You may refer to the pseudocode shown below.

_images/pseudocode.jpg

Programming Tips

  1. Review of some use cases of Python List

    • path = list() or path = [] creates an empty list.

    • path.append() appends a new element to the end of the list.

    • path.pop() removes (and returns) the element at the specified position.

    • path.sort() sorts the list ascending by default.

    • path.reverse() reverses the sorting order of the elements.

  2. Tuple data type in Python

    • In Python, [0, 0] is a list with 2 elements, while (0, 0) is a tuple with 2 elements (named 2-tuple).

    • [[0, 1], [1, 1], [1, 2]] is a list and its elements are also lists, while [(0, 1), (1, 1), (1, 2)] is a list and its elements are tuples.

    • A path should be a list with multiple elements, and each element is a 2-tuple.

  3. Dictionary data type in Python

    • d = dict() or d = {} creates an empty dictionary.

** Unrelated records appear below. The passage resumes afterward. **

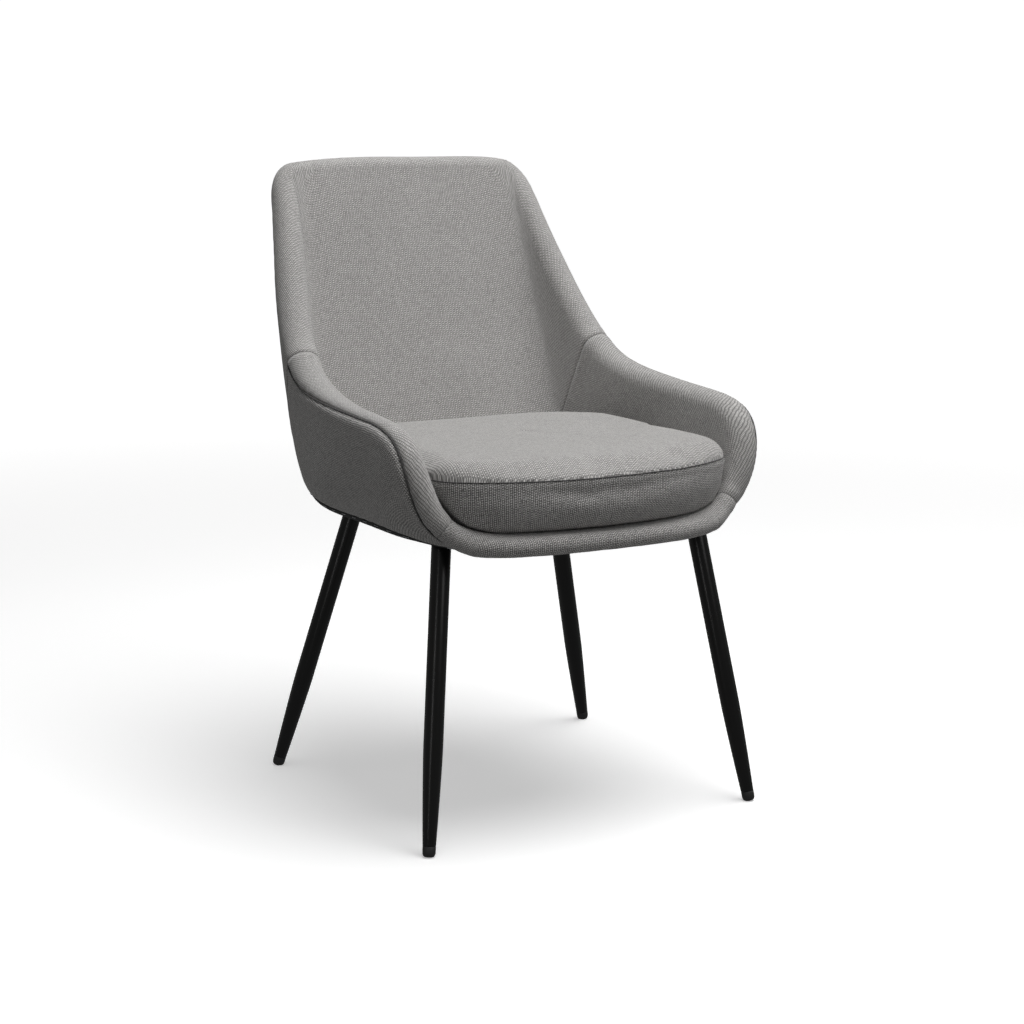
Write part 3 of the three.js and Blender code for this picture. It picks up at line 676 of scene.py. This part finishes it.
# ---------------------------------------------------------------- settings
class ChairFinishes(bpy.types.PropertyGroup):
    """Colours of the chair and the size of its weave"""

    cloth: colour_property("Cloth", "Colour of the woven cloth", (0.335, 0.327, 0.318))
    pitch: FloatProperty(name="Weave width", description="Length of one float across the cloth, millimetres",
                         default=2.6, min=0.5, max=8.0)
    rib: FloatProperty(name="Weave height", description="Width of one float along the cloth, millimetres",
                       default=1.55, min=0.5, max=8.0)
    # strength of the painted shade in the weave's hollows, and of the weave's contrast, on the outer cloth
    outer_shade_and_contrast: FloatProperty(name="Outer weave depth", description="Contrast of the weave on the sides",
                               default=1.7, min=0.0, max=3.0)
    coat: colour_property("Leg coat", "Colour of the legs' powder coat", (0.004, 0.004, 0.0038))
    plastic: colour_property("Glides", "Colour of the glides' plastic", (0.012, 0.012, 0.012))
    lining: colour_property("Lining", "Colour of the underside's lining", (0.012, 0.012, 0.013))
    foam: colour_property("Foam", "Colour of the foam", (0.72, 0.64, 0.42))
    plywood: colour_property("Plywood", "Colour of the boards", (0.5, 0.32, 0.15))
    zinc: colour_property("Zinc", "Colour of the plated steel", (0.55, 0.56, 0.58))
    floor: colour_property("Floor", "Colour of the studio floor", (0.9, 0.9, 0.9))


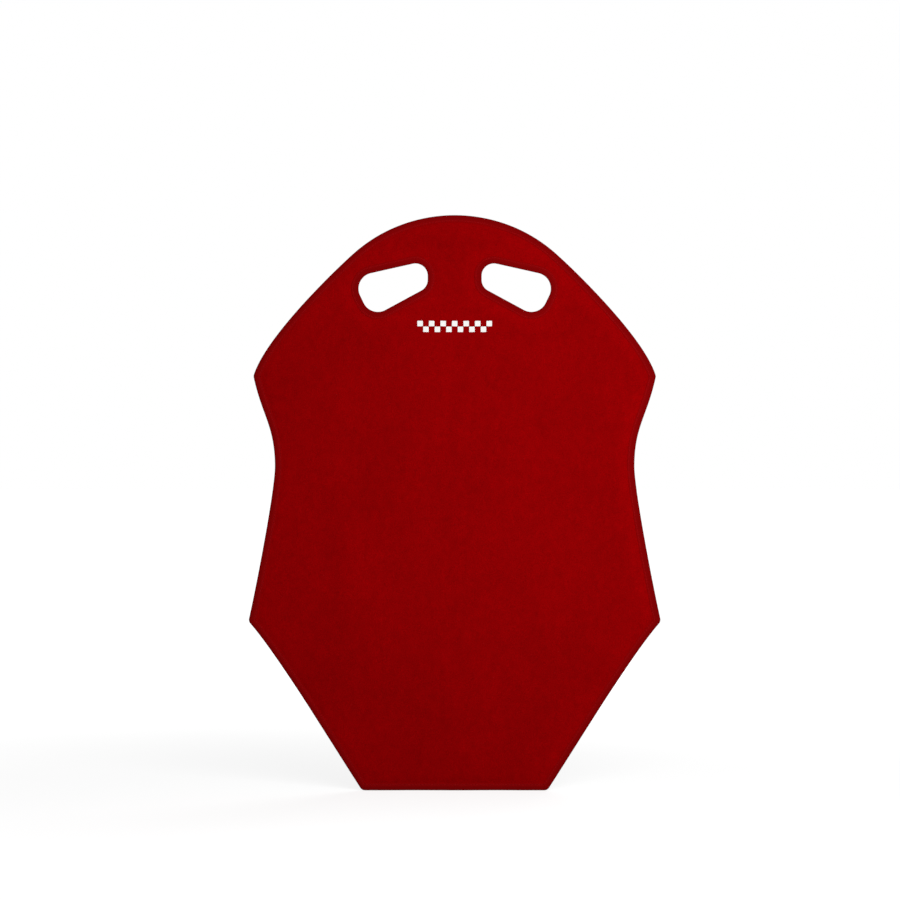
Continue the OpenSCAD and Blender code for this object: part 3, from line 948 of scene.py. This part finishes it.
def loop_finish(shade):
    """Napped nylon loop tape, with a little gloss on its filaments. Its colour is painted dark at the ground
    and paler at the loop tips: painted shade between the loops and a painted highlight on them.
    """
    material, tree, at = surface(
        "Napped nylon loop", shade, 0.6, 0.4, sheen_weight=0.45, sheen_roughness=0.35,
    )
    # Painted shade and highlight: the colour darkens from the loop tips down to the ground between them.
    place = add(tree, "ShaderNodeSeparateXYZ", [at]).outputs["Y"]
    height = add(tree, "ShaderNodeMapRange", [place, -LOOP_DEPTHS[0] - PILE_HEIGHT, -LOOP_DEPTHS[0]])
    fuzz = clumps(tree, at, 0.4 * MM)
    return patterned(material, [(height, 0.35, 2.0), (fuzz, 0.6, 1.4)], [(fuzz, 1)], 0.3 * MM)


def hook_finish(shade):
    """Moulded nylon: a satin gloss, with flow marks from the mould."""
    material, tree, at = surface("Moulded nylon", shade, 0.42, 0.45)
    flow = clumps(tree, at, 0.006, detail=3.0, stretch=(1, 1, 3), distortion=0.6)
    return patterned(material, [(flow, 0.8, 1.25)], [(flow, 1)], 0.03 * MM)


def adhesive_finish(shade):
    """Acrylic foam tape: off-white and slightly tacky-looking, with a fine pebbled skin and faint rolled
    streaks."""
    material, tree, at = surface("Acrylic foam tape", shade, 0.48, 0.4)
    pebble = clumps(tree, at, 1.4 * MM, detail=3.0)
    streaks = clumps(tree, at, 0.004, stretch=(1, 1, 6))
    return patterned(material, [
        (streaks, 0.93, 1.03), (pebble, 0.95, 1.04),
    ], [(pebble, 0.6), (streaks, 0.4)], 0.08 * MM)


def print_finish(shade):
    """Matt heat-transfer film: white, taking up a little of the pile under it."""
    material, tree, at = surface("Heat-transfer film", shade, 0.7, 0.15)
    pile = clumps(tree, at, 1.6 * MM, detail=3.0)
    worn = clumps(tree, at, 0.012)
    return patterned(material, [(pile, 0.93, 1.04), (worn, 0.97, 1.02)], [(pile, 1)], 0.07 * MM)


# ---- Pieces ----


def placed_object(name, data):
    """A new object in the scene that shows this data."""
    made = bpy.data.objects.new(name, data)
    bpy.context.scene.collection.objects.link(made)
    return made


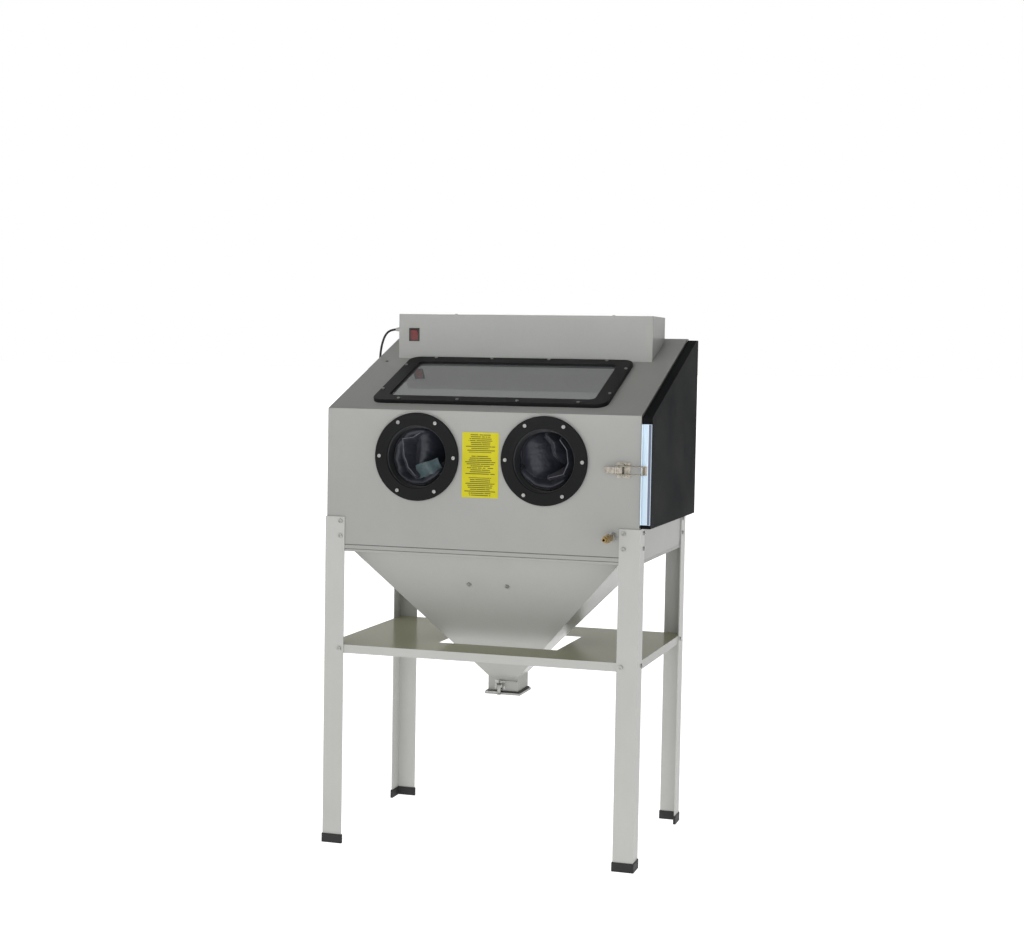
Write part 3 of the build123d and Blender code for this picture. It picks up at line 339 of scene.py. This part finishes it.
def make_materials():
    """Every material by its slot's name, or by the look's own name."""
    return {
        "cabinet_paint": gloss_paint("cabinet_paint", GREY),
        "leg_paint": gloss_paint("leg_paint", LEG_GREY),
        "hopper_paint": gloss_paint("hopper_paint", HOPPER_GREY, index=1.05),
        # The shelf's top is darker and olive: settled dust, plus painted shade under the cabinet.
        "shelf_paint": gloss_paint("shelf_paint", LEG_GREY, dust_and_shade=(0.40, 0.395, 0.28), index=1.06),
        "black_texture": textured_coat("black_texture", (0.0062, 0.0070, 0.0078)),
        "frame_black": moulding("frame_black", BLACK, 0.45, gloss=0.13),
        "rubber_black": moulding("rubber_black", (0.022, 0.022, 0.022), 0.62, 800, 0.0002),
        "glove_rubber": glove_skin("glove_rubber", (0.016, 0.018, 0.026)),
        "window_glass": pane("window_glass", (0.24, 0.25, 0.255), 0.72),
        "lamp_glass": pane("lamp_glass", (0.5, 0.5, 0.5), 0.35),
        "lamp_white": glowing("lamp_white", (0.9, 0.9, 0.88), 0.25),
        "white_plastic": moulding("white_plastic", (0.72, 0.72, 0.7), 0.4),
        "white_paint": gloss_paint("white_paint", (0.78, 0.78, 0.76)),
        "zinc": plated("zinc", (0.40, 0.40, 0.385), 0.24, 0.6),
        "nickel": plated("nickel", (0.40, 0.37, 0.32), 0.22, 0.6),
        "aluminium": drawn_metal("aluminium", (0.52, 0.64, 0.74), (900, 900, 6), 0.34),
        # A paler copy of the aluminium: a painted highlight on the grip's beads.
        "painted_highlight_edge": drawn_metal("painted_highlight_edge", (0.66, 0.74, 0.80), (900, 900, 6), 0.25),
        "shaded_edge": drawn_metal("shaded_edge", (0.16, 0.18, 0.25), (900, 900, 6), 0.4),
        "brass": plated("brass", (0.36, 0.26, 0.12), 0.22, 0.55),
        "switch_black": moulding("switch_black", (0.018, 0.016, 0.016), 0.3),
        "switch_red": moulding("switch_red", (0.15, 0.018, 0.017), 0.2, 900, 0.00004, 0.5),
        "gland_grey": moulding("gland_grey", (0.34, 0.34, 0.33), 0.45),
        "cord_black": moulding("cord_black", (0.014, 0.014, 0.014), 0.45, 900, 0.0001),
        "label_yellow": label_print("label_yellow", "front_label"),
        "gun_alloy": plated("gun_alloy", (0.52, 0.53, 0.54), 0.4),
        "ceramic": moulding("ceramic", (0.75, 0.71, 0.64), 0.3),
        "steel_tube": drawn_metal("steel_tube", (0.5, 0.5, 0.49), (60, 60, 60), 0.38),
        "joint_line": moulding("joint_line", (0.13, 0.13, 0.122), 0.5),
        "plug": plug_material("plug", "mains_plug"),
        "lining": lining_cloth("lining", (0.042, 0.070, 0.078)),
        # A much darker copy of the glove rubber: painted shade on the sleeves deep in the ports.
        "glove_painted_shade": glove_skin("glove_painted_shade", (0.008, 0.009, 0.011)),
        # Much paler than the glove: a painted highlight on the raised seams along the fold crests.
        "glove_welt_painted_highlight": moulding("glove_welt_painted_highlight", (0.11, 0.11, 0.13), 0.5),
    }


MATERIALS = make_materials()


# Nodes whose look differs from that of their slot.
OWN_LOOKS = {"mains_plug": "plug", "legs": "leg_paint", "shelf": "shelf_paint",
             "hopper": "hopper_paint", "hopper_spout": "hopper_paint"}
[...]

    • We have to use tuple in this lab because tuple is hashable, and hence can be used in a dictionary.

    • The operation d[start] = 0 is invalid if start is a list and valid if start is a tuple.

  4. Comparison over List, Tuple and Dictionary

    • List is ordered and changeable. Allows duplicate members.

    • Tuple is ordered and unchangeable. Allows duplicate members.

    • Dictionary is unordered, changeable and indexed. No duplicate members.